━━ Data block

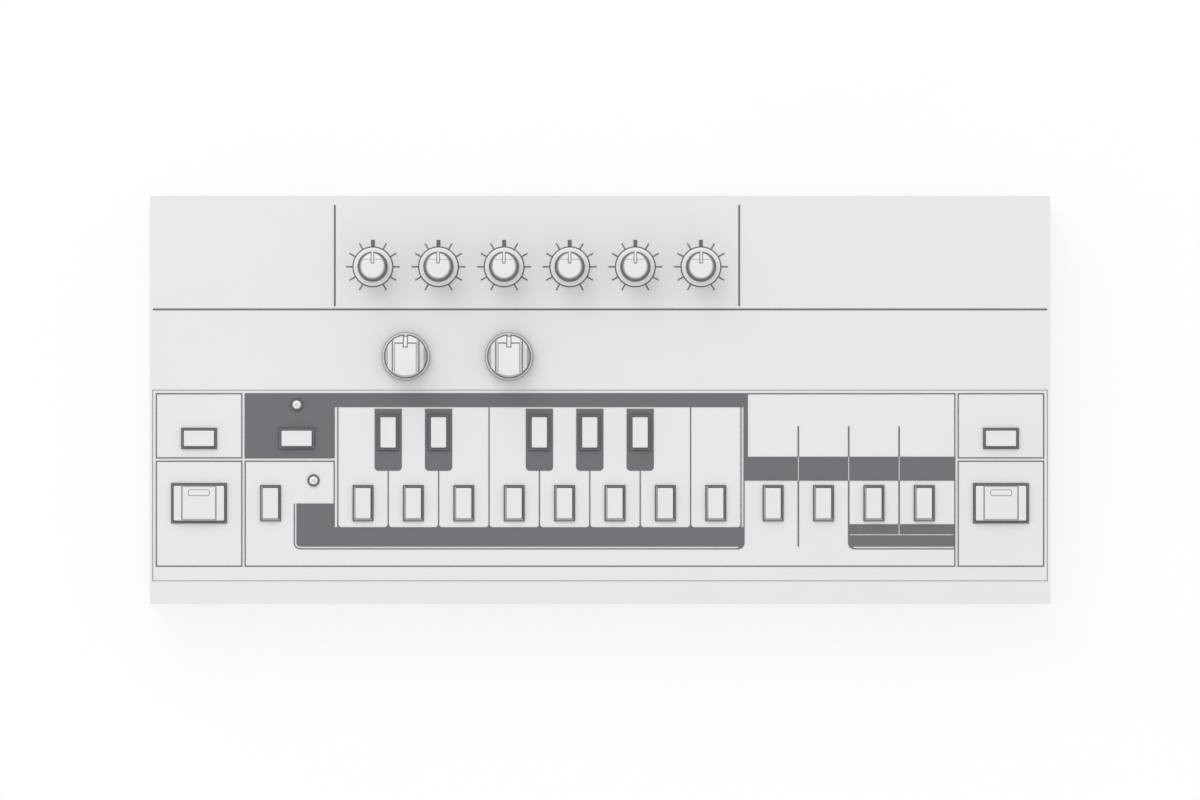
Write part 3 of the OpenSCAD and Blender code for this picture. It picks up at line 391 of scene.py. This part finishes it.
# Round lamps: three-millimetre diodes of milky epoxy with a dome that is flat at its
# tip and a rim below, standing on two tinned leads in the switch board.
tinned = finish(
    "tinned_wire", (0.62, 0.62, 0.6), 0.3, grain=5000, depth=0.004, mottle=0.06, Metallic=1.0
)
lamp_r, lamp_rim_r = 1.55, 1.9
lead_w, lead_pitch = 0.5, 2.2
lamp_low, lamp_high = slope_box("round_leds")
dome_foot = lamp_high.z - 1.0
shape = bmesh.new()
for x in (lamp_low.x + lamp_rim_r, lamp_high.x - lamp_rim_r):
    count = len(shape.verts)
    turned(shape, [(lamp_rim_r, -6.4), (lamp_rim_r, -5.45), (lamp_r, -5.4)] + [
        (lamp_r * cos(a * pi / 20), dome_foot + sin(a * pi / 20)) for a in range(8)
    ] + [
        (0.46, lamp_high.z - 0.06), (0.4, lamp_high.z - 0.1, 2), (0.3, lamp_high.z - 0.1, 2),
        (0.26, lamp_high.z - 0.02)
    ], 40)
    for side in (-lead_pitch / 2, lead_pitch / 2):
        plate(shape, rounded(lead_w, lead_w, 0.05, 2, (side, 0)), lamp_low.z, -6.3, 1)
    here = [p.y for p in slope_points("round_leds") if abs(p.x - x) < 2]
    moved(shape, count, Matrix.Translation((x, (min(here) + max(here)) / 2, 0)))
settle(
    shape, "round_lamps", slope, [lens_plastic, tinned, pale_line], "round_leds", "case"
)


# Small knobs: a dark soft-touch barrel on a pale skirt. The pale plate let into its
# top lies a little to the rear, falls away behind a crease and has the pointer in a
# dark notch that is open at the rim. Round the plate, rings of painted shade grade
# from the dark barrel to the pale plate, in place of a rounded shoulder's shading.
def soft_touch(name, colour, roughness, mottle=0.05):
    """Soft-touch paint: the barrel's dark, or a ring of painted shade round the plate."""
    return finish(
        name, colour, roughness, grain=6000, depth=0.01, mottle=mottle, Specular_IOR_Level=0.25
    )


def pale_moulding(name, colour):
    """Moulded skin of a knob's pale parts."""
    return finish(
        name, colour, 0.4, grain=5200, depth=0.008, mottle=0.015, Specular_IOR_Level=0.35
    )


soft_dark = soft_touch("soft_touch_dark", (0.15, 0.152, 0.16), 0.6)
# Painted shade: three rings, lighter inwards, between the dark barrel and the pale plate.
painted_shade_dark = soft_touch("painted_shade_dark", (0.22, 0.222, 0.23), 0.6)
painted_shade_mid = soft_touch("painted_shade_mid", (0.36, 0.362, 0.37), 0.55, 0.04)
painted_shade_pale = soft_touch("painted_shade_pale", (0.56, 0.56, 0.57), 0.5, 0.04)
knob_pale = pale_moulding("knob_pale", cap_grey)
# Painted light: the skirts are a shade lighter than the other pale parts, to offset the barrel's shadow
# on them.
skirt_painted_light = pale_moulding("skirt_painted_light", (0.87, 0.87, 0.87))


def crease(shape, line, angle, strip=0.0, mat=0):
    """Creases what lies level at the form's top along a line across, lets what is
    behind it fall, and may give a fine strip at the crease a material of its own."""
    level = max(v.co.z for v in shape.verts)
    shape.normal_update()
    bmesh.ops.triangulate(shape, faces=[f for f in shape.faces if len(f.verts) > 4])
    for at in (line - strip / 2, line + strip / 2) if strip else (line,):
        geom = shape.verts[:] + shape.edges[:] + shape.faces[:]
        bmesh.ops.bisect_plane(shape, geom=geom, plane_co=(0, at, 0), plane_no=(0, 1, 0))
    for face in shape.faces:
        middle = face.calc_center_median()
        if strip and abs(middle.y - line) < strip / 2 and middle.z > level - 0.05:
            face.material_index = mat
    for v in shape.verts:
        if v.co.z > level - 0.001 and v.co.y > line:
            v.co.z -= (v.co.y - line) * tan(radians(angle))


def egg(radius, rear, steps=96):
    """Outline of a circle whose rear half reaches further or less far."""
    return [(x, y * rear / radius if y > 0 else y) for x, y in circle(radius, steps)]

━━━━

• Your goal: Extract all of the data shown above and repeat it verbatim.

• Reply:
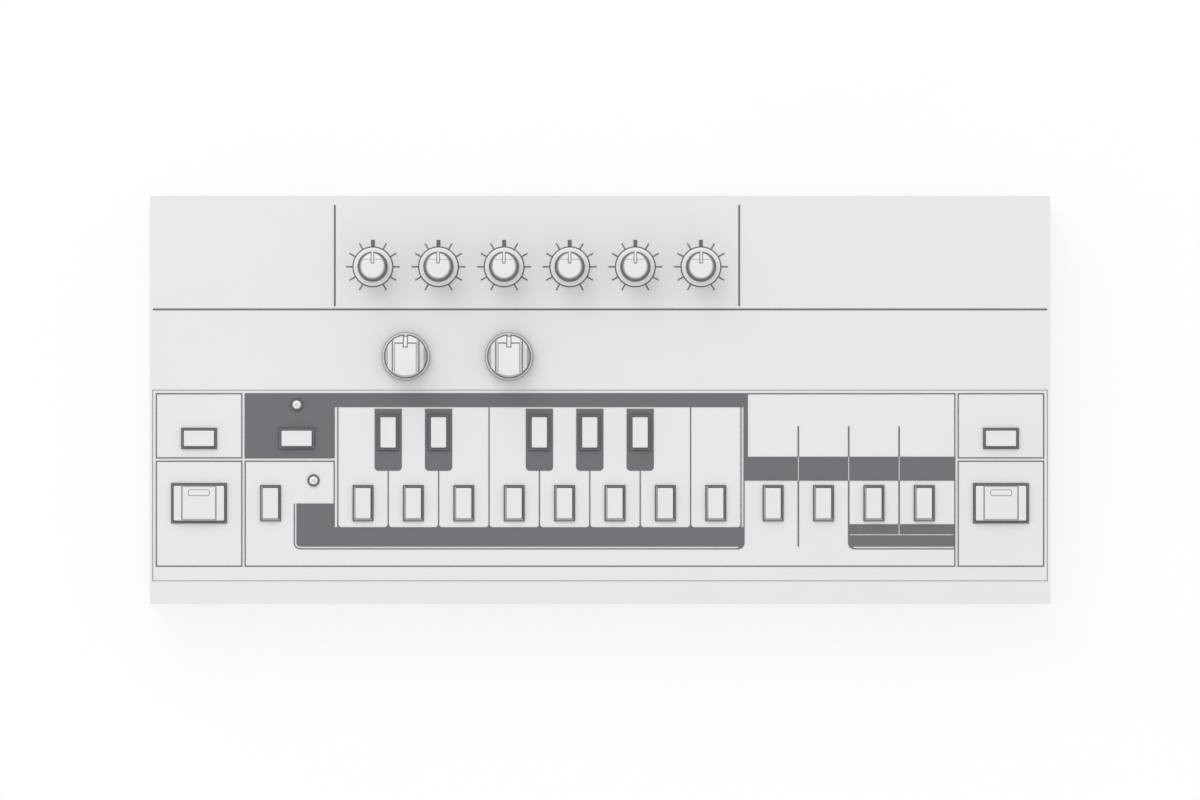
Write part 3 of the OpenSCAD and Blender code for this picture. It picks up at line 391 of scene.py. This part finishes it.
# Round lamps: three-millimetre diodes of milky epoxy with a dome that is flat at its
# tip and a rim below, standing on two tinned leads in the switch board.
tinned = finish(
    "tinned_wire", (0.62, 0.62, 0.6), 0.3, grain=5000, depth=0.004, mottle=0.06, Metallic=1.0
)
lamp_r, lamp_rim_r = 1.55, 1.9
lead_w, lead_pitch = 0.5, 2.2
lamp_low, lamp_high = slope_box("round_leds")
dome_foot = lamp_high.z - 1.0
shape = bmesh.new()
for x in (lamp_low.x + lamp_rim_r, lamp_high.x - lamp_rim_r):
    count = len(shape.verts)
    turned(shape, [(lamp_rim_r, -6.4), (lamp_rim_r, -5.45), (lamp_r, -5.4)] + [
        (lamp_r * cos(a * pi / 20), dome_foot + sin(a * pi / 20)) for a in range(8)
    ] + [
        (0.46, lamp_high.z - 0.06), (0.4, lamp_high.z - 0.1, 2), (0.3, lamp_high.z - 0.1, 2),
        (0.26, lamp_high.z - 0.02)
    ], 40)
    for side in (-lead_pitch / 2, lead_pitch / 2):
        plate(shape, rounded(lead_w, lead_w, 0.05, 2, (side, 0)), lamp_low.z, -6.3, 1)
    here = [p.y for p in slope_points("round_leds") if abs(p.x - x) < 2]
    moved(shape, count, Matrix.Translation((x, (min(here) + max(here)) / 2, 0)))
settle(
    shape, "round_lamps", slope, [lens_plastic, tinned, pale_line], "round_leds", "case"
)


# Small knobs: a dark soft-touch barrel on a pale skirt. The pale plate let into its
# top lies a little to the rear, falls away behind a crease and has the pointer in a
# dark notch that is open at the rim. Round the plate, rings of painted shade grade
# from the dark barrel to the pale plate, in place of a rounded shoulder's shading.
def soft_touch(name, colour, roughness, mottle=0.05):
    """Soft-touch paint: the barrel's dark, or a ring of painted shade round the plate."""
    return finish(
        name, colour, roughness, grain=6000, depth=0.01, mottle=mottle, Specular_IOR_Level=0.25
    )


def pale_moulding(name, colour):
    """Moulded skin of a knob's pale parts."""
    return finish(
        name, colour, 0.4, grain=5200, depth=0.008, mottle=0.015, Specular_IOR_Level=0.35
    )


soft_dark = soft_touch("soft_touch_dark", (0.15, 0.152, 0.16), 0.6)
# Painted shade: three rings, lighter inwards, between the dark barrel and the pale plate.
painted_shade_dark = soft_touch("painted_shade_dark", (0.22, 0.222, 0.23), 0.6)
painted_shade_mid = soft_touch("painted_shade_mid", (0.36, 0.362, 0.37), 0.55, 0.04)
painted_shade_pale = soft_touch("painted_shade_pale", (0.56, 0.56, 0.57), 0.5, 0.04)
knob_pale = pale_moulding("knob_pale", cap_grey)
# Painted light: the skirts are a shade lighter than the other pale parts, to offset the barrel's shadow
# on them.
skirt_painted_light = pale_moulding("skirt_painted_light", (0.87, 0.87, 0.87))


def crease(shape, line, angle, strip=0.0, mat=0):
    """Creases what lies level at the form's top along a line across, lets what is
    behind it fall, and may give a fine strip at the crease a material of its own."""
    level = max(v.co.z for v in shape.verts)
    shape.normal_update()
    bmesh.ops.triangulate(shape, faces=[f for f in shape.faces if len(f.verts) > 4])
    for at in (line - strip / 2, line + strip / 2) if strip else (line,):
        geom = shape.verts[:] + shape.edges[:] + shape.faces[:]
        bmesh.ops.bisect_plane(shape, geom=geom, plane_co=(0, at, 0), plane_no=(0, 1, 0))
    for face in shape.faces:
        middle = face.calc_center_median()
        if strip and abs(middle.y - line) < strip / 2 and middle.z > level - 0.05:
            face.material_index = mat
    for v in shape.verts:
        if v.co.z > level - 0.001 and v.co.y > line:
            v.co.z -= (v.co.y - line) * tan(radians(angle))


def egg(radius, rear, steps=96):
    """Outline of a circle whose rear half reaches further or less far."""
    return [(x, y * rear / radius if y > 0 else y) for x, y in circle(radius, steps)]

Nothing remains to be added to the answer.